In recent years, Republicans have manufactured voter fraud charges against ACORN and the New Black Panthers. The Republican-led Congress even plans to resurrect the Panthers with an investigation in this session. In the 2010 election, then-U.S. Senate candidate Mark Kirk (R-Illinois) and others around the country funded voter suppression efforts under the guise of “anti-voter fraud” activities. Kirk selected “key, vulnerable precincts” with significant black voting blocks. And the highly politicized Bush Justice Department fired a number of U.S. Attorneys for refusing to prosecute flimsy cases of voter fraud.
The crass voter suppression and intimidation tactics employed by twenty-first century political operatives smell a lot like the methods used by Jim Crow segregationists in the South to block the black vote. Many built their careers in the process. In 1964, a young attorney named William Rehnquist made his bones when he led a team of Republicans who intimidated, harassed and disenfranchised black and Latino voters in Phoenix under Operation Eagle Eye.

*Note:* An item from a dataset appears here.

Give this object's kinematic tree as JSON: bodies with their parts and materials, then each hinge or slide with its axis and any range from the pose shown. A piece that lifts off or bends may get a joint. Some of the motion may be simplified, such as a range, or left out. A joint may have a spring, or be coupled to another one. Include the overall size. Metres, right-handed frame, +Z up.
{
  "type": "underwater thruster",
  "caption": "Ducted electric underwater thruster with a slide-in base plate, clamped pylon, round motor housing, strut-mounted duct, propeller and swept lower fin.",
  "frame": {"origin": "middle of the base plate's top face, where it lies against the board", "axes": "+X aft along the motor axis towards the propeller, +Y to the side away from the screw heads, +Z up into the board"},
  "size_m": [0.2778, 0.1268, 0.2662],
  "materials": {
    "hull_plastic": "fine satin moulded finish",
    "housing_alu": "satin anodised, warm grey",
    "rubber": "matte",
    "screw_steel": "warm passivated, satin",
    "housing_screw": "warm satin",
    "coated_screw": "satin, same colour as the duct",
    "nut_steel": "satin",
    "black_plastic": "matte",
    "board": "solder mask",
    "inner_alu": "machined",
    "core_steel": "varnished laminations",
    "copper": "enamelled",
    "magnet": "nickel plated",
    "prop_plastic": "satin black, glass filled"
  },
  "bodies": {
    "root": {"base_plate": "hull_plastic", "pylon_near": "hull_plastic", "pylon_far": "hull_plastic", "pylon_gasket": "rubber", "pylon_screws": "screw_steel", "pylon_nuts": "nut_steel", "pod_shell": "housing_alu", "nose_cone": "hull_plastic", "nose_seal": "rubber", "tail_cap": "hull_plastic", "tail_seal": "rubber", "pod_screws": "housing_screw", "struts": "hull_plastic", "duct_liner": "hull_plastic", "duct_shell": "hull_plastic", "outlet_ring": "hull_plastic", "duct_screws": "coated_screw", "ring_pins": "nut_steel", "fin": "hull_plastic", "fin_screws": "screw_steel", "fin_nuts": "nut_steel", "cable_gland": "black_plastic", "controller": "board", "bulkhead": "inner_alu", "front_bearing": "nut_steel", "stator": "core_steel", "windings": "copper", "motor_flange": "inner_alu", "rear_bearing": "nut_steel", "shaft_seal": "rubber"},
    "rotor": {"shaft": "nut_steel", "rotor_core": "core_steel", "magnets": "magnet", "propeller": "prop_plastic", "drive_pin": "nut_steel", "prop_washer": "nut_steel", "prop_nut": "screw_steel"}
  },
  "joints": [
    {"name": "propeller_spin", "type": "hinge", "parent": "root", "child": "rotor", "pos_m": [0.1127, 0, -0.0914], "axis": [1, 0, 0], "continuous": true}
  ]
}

Times have changed, but the basic tactics of racial politics have remained the same. Republicans are making Obama their “whipping boy” and perpetuating the voter fraud myth for two reasons: to excite their base, but more importantly, to suppress the black vote in the 2012 election. When you cannot win a fair and honest debate on the issues, you resort to the gutter. When, like the Republicans, you have guaranteed that virtually no black or brown people will vote for you, you make sure those folks don’t vote.